E ele pode ser visto até nos momentos mais calmos, quando a falta de vocais não demanda a presença de visuais poderosos compensando os estímulos reduzidos. Nem todos os números envolvem os Jets e todos os Sharks se encarando num baile juvenil da comunidade. Aliás, este é um perfeito exemplo da riqueza da produção em se reestruturar completamente em prol do novo objetivo de exaltar a união do par romântico da história. Todo o caos generalizado, o destaque para o ambiente amplo e todas as pessoas nele somem para dar lugar a uma iluminação reinventada, escura, com poucas luzes destacando os novos focos enquanto a música acompanha a mudança de atmosfera e proporciona o perfeito contraste de realidades dentro daquele contexto. “West Side Story” é sublime neste quesito. Seu único pecado raro, por assim dizer, é usar dessa mesma mecânica para um efeito às vezes cafona, por assim dizer, artifícios visuais exagerados e mais apropriados para produções de pior gosto.
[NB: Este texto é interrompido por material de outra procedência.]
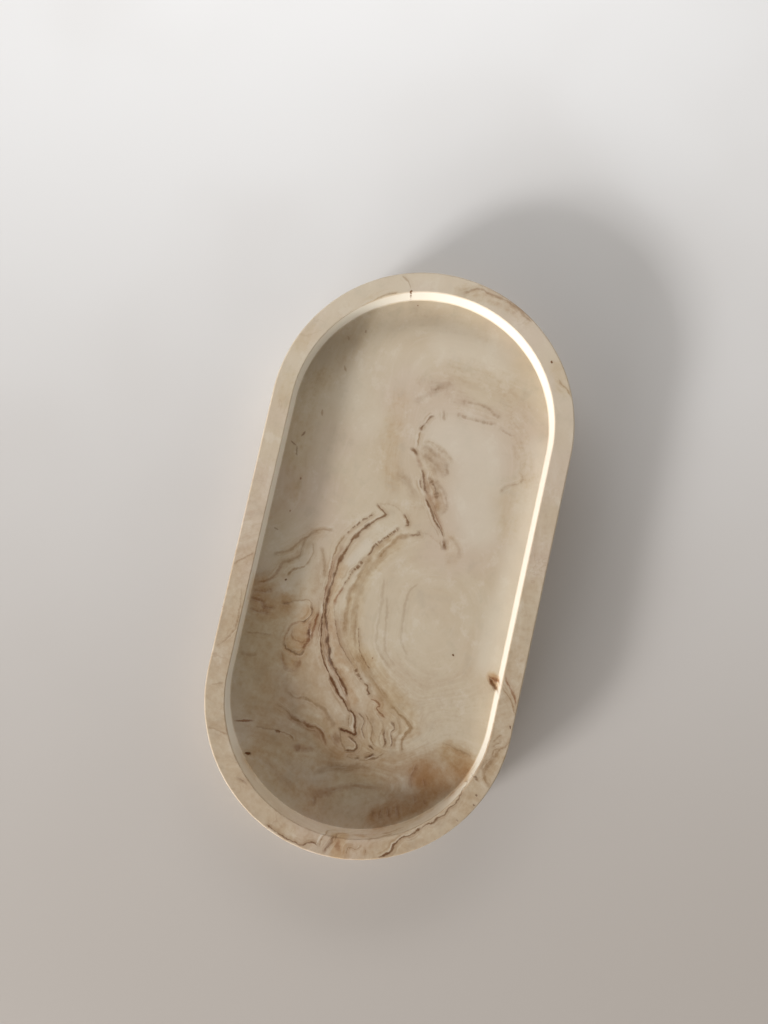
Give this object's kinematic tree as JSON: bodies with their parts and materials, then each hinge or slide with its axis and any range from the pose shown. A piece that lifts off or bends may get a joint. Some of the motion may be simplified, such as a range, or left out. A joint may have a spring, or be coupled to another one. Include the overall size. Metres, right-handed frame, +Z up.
{
  "type": "oval serving tray",
  "caption": "Small racetrack-shaped serving or trinket tray in marbled cast stone, with a flat sunk well, a broad level rim and stick-on bumper feet.",
  "frame": {"origin": "middle of the tray's footprint, on the surface that its feet stand on", "axes": "+X along the tray's length, towards the top of the picture; +Y across it; +Z up out of the well"},
  "size_m": [0.202, 0.105, 0.0173],
  "materials": {
    "cast_stone": "smooth satin, cream with tan and brown marbling",
    "bumper_rubber": "soft satin, milky grey"
  },
  "bodies": {
    "root": {"tray_body": "cast_stone", "foot_front_left": "bumper_rubber", "foot_front_right": "bumper_rubber", "foot_back_left": "bumper_rubber", "foot_back_right": "bumper_rubber"}
  },
  "joints": []
}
Por fim, as músicas que tinham sido apenas parcialmente do meu agrado anteriormente também foram mais bem apreciadas. Sim, no final das contas as canções que ficam impressas na memória para sempre são as mesmas — “I Feel Pretty”, “America” e “Cool” — ao passo que todas as outras melhoram pela apreciação renovada das coreografias complementadas pela direção. Assim, ao menos um dos Oscars se mostra merecidíssimo: Melhor Direção para Robert Wise e Jerome Robbins. Outros que soavam estranhos, como os de atuação para George Chakiris e Rita Moreno, ficam mais claros quando mais atenção é dada aos seus talentos na dança e cantoria, que, sim, também são formas de atuação. Seu status como clássico do cinema americano até chega a fazer alguns confundirem com outro gigante, “Gone with the Wind”, mas isso é história para outra hora. “West Side Story” é tão celebrado que talvez a expectativa possa esmagar o sucesso visto em quão bem as tarefas elementares são executadas, uma possível explicação para a avaliação mais morna de antes.